The majority of charter schools in the state are located in Pulaski County. The Little Rock School District has 13 charters operating within its boundaries. Charter schools were originally designed to be places where innovation and experimentation would be used to develop programs that could be implemented to solve some of the challenges faced by traditional public schools*. Instead charter schools now use taxpayer dollars to compete with public schools for students rather than working with school districts to develop an overall plan to provide a quality education to ALL students. The expansion plans put forth by LISA Academy and eStem run counter to the original mission of charter schools and come at a time when all available educational resources need to be put towards improving educational outcomes for low-income students in Little Rock.

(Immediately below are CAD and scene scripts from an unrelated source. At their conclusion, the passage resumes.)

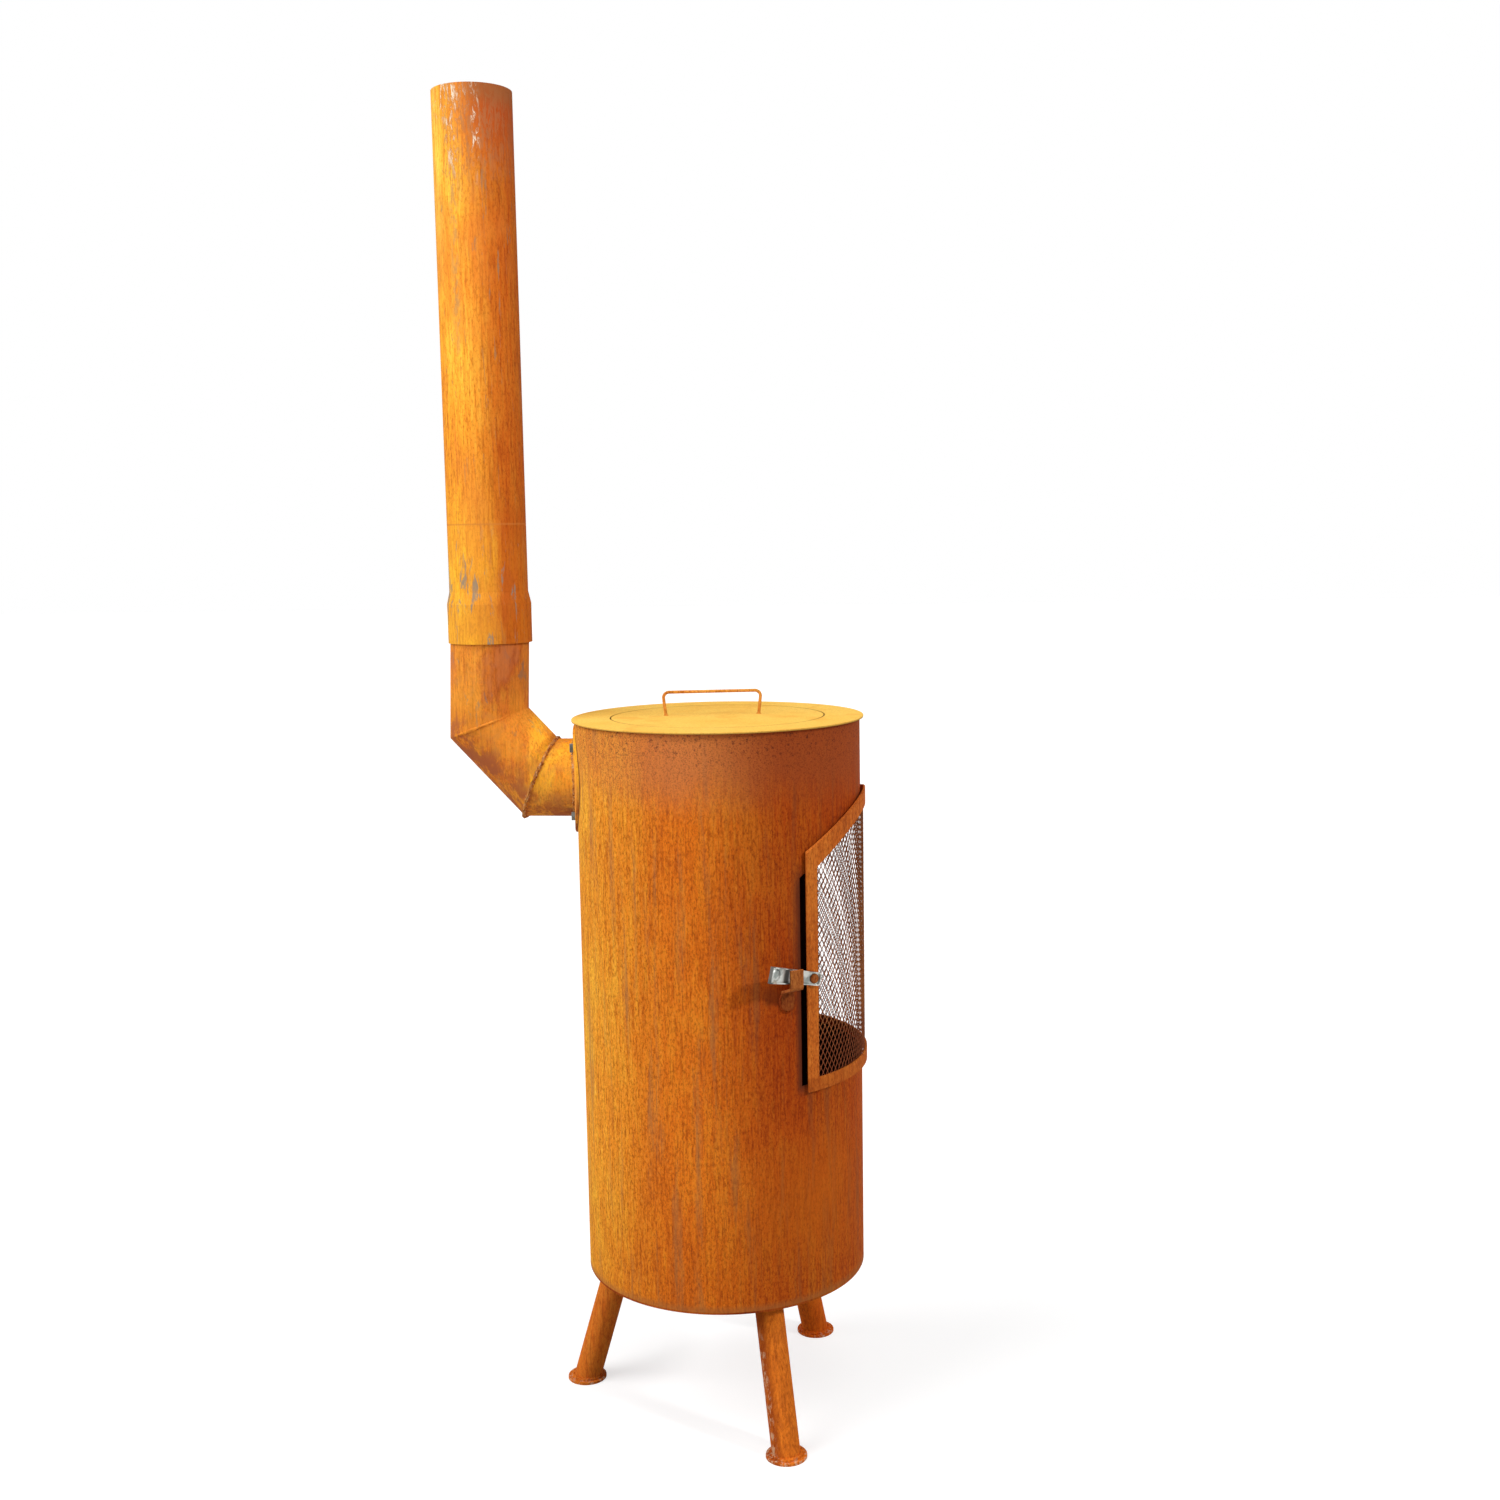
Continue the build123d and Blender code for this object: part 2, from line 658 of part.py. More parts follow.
with BuildPart() as elbow_stub:
    with BuildSketch(flue_plane):
        Circle(flue_radius)
        Circle(flue_bore, mode=Mode.SUBTRACT)
    extrude(amount=stub_reach + flue_radius)
    split(bisect_by=low_mitre, keep=Keep.BOTTOM)
    with BuildSketch(Plane.XY.offset(flue_z - flange_radius)):
        Circle(flange_outer)
    extrude(amount=2 * flange_radius, mode=Mode.SUBTRACT)
elbow_stub.part.label = "elbow_stub"
export_step(elbow_stub.part, "parts/elbow_stub.step")

with BuildPart() as elbow_middle:
    with BuildSketch(pipe_plane(low_corner, middle_angle)):
        Circle(flue_radius)
        Circle(flue_bore, mode=Mode.SUBTRACT)
    extrude(amount=middle_length + flue_radius, both=True)
    split(bisect_by=low_mitre, keep=Keep.TOP)
    split(bisect_by=high_mitre, keep=Keep.BOTTOM)
elbow_middle.part.label = "elbow_middle"
export_step(elbow_middle.part, "parts/elbow_middle.step")

# The chimney stands upright, centred on the riser halfway up its socket, and the riser's
# level top ends just under the place where the swaged shoulder comes down on it
chimney_bore = chimney_radius - chimney_wall
socket_bore = socket_radius - chimney_wall
chimney_reach = riser_reach
chimney_reach -= (chimney_base + socket_depth / 2 - riser_z) * tan(radians(riser_lean))
riser_offset = (socket_depth / 2 + socket_taper) * tan(radians(riser_lean))
shoulder_room = socket_bore - flue_radius - riser_offset - socket_gap
shoulder_rise = socket_taper * shoulder_room / (socket_bore - chimney_bore)
riser_top = chimney_base + socket_depth + shoulder_rise
with BuildPart() as elbow_riser:
    with BuildSketch(pipe_plane(high_corner, riser_angle)):
        Circle(flue_radius)
        Circle(flue_bore, mode=Mode.SUBTRACT)
    extrude(amount=riser_top - riser_z + flue_radius, both=True)
    split(bisect_by=high_mitre, keep=Keep.TOP)
    split(bisect_by=Plane.XY.offset(riser_top), keep=Keep.BOTTOM)
elbow_riser.part.label = "elbow_riser"
export_step(elbow_riser.part, "parts/elbow_riser.step")

# Chimney pipe: swaged out at its foot into a socket that slips over the riser
with BuildPart() as chimney_pipe:
    with BuildSketch(Plane(origin=(0, chimney_reach, chimney_base), x_dir=(1, 0, 0), z_dir=(0, -1, 0))):
        with BuildLine():
            Polyline(
                (socket_bore, 0),
                (socket_radius, 0),
                (socket_radius, socket_depth),
                (chimney_radius, socket_depth + socket_taper),
                (chimney_radius, chimney_height),
                (chimney_bore, chimney_height),
                (chimney_bore, socket_depth + socket_taper),
                (socket_bore, socket_depth),
                close=True,
            )
        make_face()
    revolve(axis=Axis((0, chimney_reach, 0), (0, 0, 1)))
chimney_pipe.part.label = "chimney_pipe"
export_step(chimney_pipe.part, "parts/chimney_pipe.step")

# Shelf ring welded inside the drum, on which the grate lies
with BuildPart() as grate_shelf:
    with BuildSketch(Plane.XY.offset(shelf_z)):
        Circle(drum_bore - weld_gap)
        Circle(grate_radius - shelf_lap, mode=Mode.SUBTRACT)
    extrude(amount=shelf_thick)
grate_shelf.part.label = "grate_shelf"
export_step(grate_shelf.part, "parts/grate_shelf.step")

# Fire grate: a loose cast disc with straight slots on both sides of a middle rib
grate_z = shelf_z + shelf_thick
slot_rows = int((grate_radius - grate_rim - grate_slot) / grate_pitch)
with BuildPart() as fire_grate:
    with BuildSketch(Plane.XY.offset(grate_z)):
        Circle(grate_radius)
        for row in range(-slot_rows, slot_rows + 1):
            y = row * grate_pitch
            reach = sqrt((grate_radius - grate_rim) ** 2 - y**2)
            middle = (reach + grate_rib / 2) / 2
            with Locations((-middle, y), (middle, y)):
                SlotOverall(reach - grate_rib / 2, grate_slot, mode=Mode.SUBTRACT)
    extrude(amount=grate_thick)
fire_grate.part.label = "fire_grate"
export_step(fire_grate.part, "parts/fire_grate.step")

# Lugs on the drum's inside wall that carry the shelf ring
lug_wall = sqrt(drum_bore**2 - (lug_width / 2) ** 2) - weld_gap
with BuildPart() as grate_lugs:
    for angle in lug_angles:
        with BuildSketch(side_plane(angle)):
            with BuildLine():
                Polyline(
                    (lug_wall, shelf_z),
                    (lug_wall, shelf_z - lug_leg),
                    (lug_wall - lug_thick, shelf_z - lug_leg),
                    (lug_wall - lug_thick, shelf_z - lug_thick),
                    (lug_wall - lug_depth, shelf_z - lug_thick),
                    (lug_wall - lug_depth, shelf_z),
                    close=True,
                )
            make_face()
    extrude(amount=lug_width / 2, both=True)
grate_lugs.part.label = "grate_lugs"
export_step(grate_lugs.part, "parts/grate_lugs.step")
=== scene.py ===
import bpy
import bmesh
from math import asin, atan, cos, hypot, pi, radians, sin, sqrt
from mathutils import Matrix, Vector


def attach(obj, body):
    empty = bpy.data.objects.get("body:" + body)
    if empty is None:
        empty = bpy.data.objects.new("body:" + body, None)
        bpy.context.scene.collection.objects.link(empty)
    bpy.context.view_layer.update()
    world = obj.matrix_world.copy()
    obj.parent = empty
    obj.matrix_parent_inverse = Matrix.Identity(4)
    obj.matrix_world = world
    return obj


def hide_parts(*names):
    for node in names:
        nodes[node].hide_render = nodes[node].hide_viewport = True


# A rusted steel garden fireplace: drum on splayed legs, mesh door, lift-off lid, pipe chimney.
# Metres, in the frame of the CAD. The latch side looks along -X, the door along -Y.

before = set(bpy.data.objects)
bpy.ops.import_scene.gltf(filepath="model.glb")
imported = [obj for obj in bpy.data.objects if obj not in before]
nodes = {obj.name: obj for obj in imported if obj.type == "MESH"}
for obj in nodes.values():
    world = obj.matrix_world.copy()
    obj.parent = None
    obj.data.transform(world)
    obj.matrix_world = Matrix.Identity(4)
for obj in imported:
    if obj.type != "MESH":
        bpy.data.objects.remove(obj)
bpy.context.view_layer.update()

# Sizes and places shared with the frame. Angles round the drum are in degrees.
drum_radius = 0.225
drum_half_height = 0.4435
base_height = 0.229
base_thick = 0.003
door_turn = -4.0
door_half_angle = 53
door_rail_angle = 4.92
arch_centre = 0.734
pipe_radius = 0.0624
flue_height = 1.0235
flange_face = 0.2293
stub_end = 0.287
riser_foot = (0, 0.370, 1.112)
middle_slope = 46.84
riser_slope = 92.2
leg_ring_top = 0.176
leg_ring_foot = 0.243
leg_lean = atan((leg_ring_foot - leg_ring_top) / base_height)
leg_angles = {"rear": 182.0, "left": 62.0, "right": -58.0}
lid_top = 1.122
lid_gap_radius = 0.16925
hook_angle = 57.22
rivet_place = (-0.1742, -0.1630, 0.7425)
hinge_heights = (0.624, 0.844)
seam_angle = -128

# Welds: sides of a bead, and the angle under which an edge is shaded smooth
bead_sides = 8
smooth_angle = 40


# ---------------------------------------------------------------- modelling by hand
def deselect():
    """Leaves edit mode and selects nothing."""
    if bpy.context.object and bpy.context.object.mode != "OBJECT":
        bpy.ops.object.mode_set(mode="OBJECT")
    bpy.ops.object.select_all(action="DESELECT")


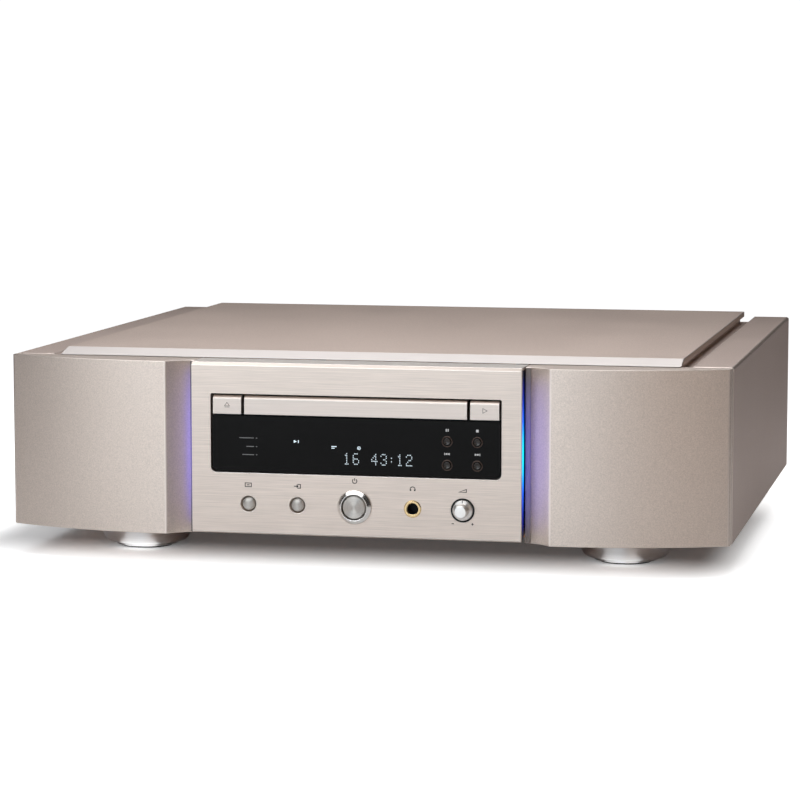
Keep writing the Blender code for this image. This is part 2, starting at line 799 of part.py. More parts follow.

The demographic differences between the student body at the LRSD and eStem and LISA Academy are stark. Students at the LRSD are majority low-income and majority black while most students at eStem and LISA Academy are not eligible for the free and reduced cost lunch program and black children are in the minority in those schools. The eStem and LISA Academy plan to increase their enrollment will make our schools segregated by attracting more affluent students away from the LRSD.

The expansion of eStem Public Charter Schools and LISA Academy will have a negative impact on the LRSD. The State Board of Education took over the Little Rock School District without a clear and public plan to improve the educational outcomes of students who have fallen behind. The eStem and LISA Academy expansions have come at a time when improving student achievement in schools in the LRSD should be our top priority rather than making space for more charter schools that will compete with the LRSD for students. That is why we are urging the State Board of Education to call for a review of the Charter Authorizing Panel’s decision to approve the expansion of LISA Academy and eStem Public Charter Schools and to study the impact of the expansion on the Little Rock School District.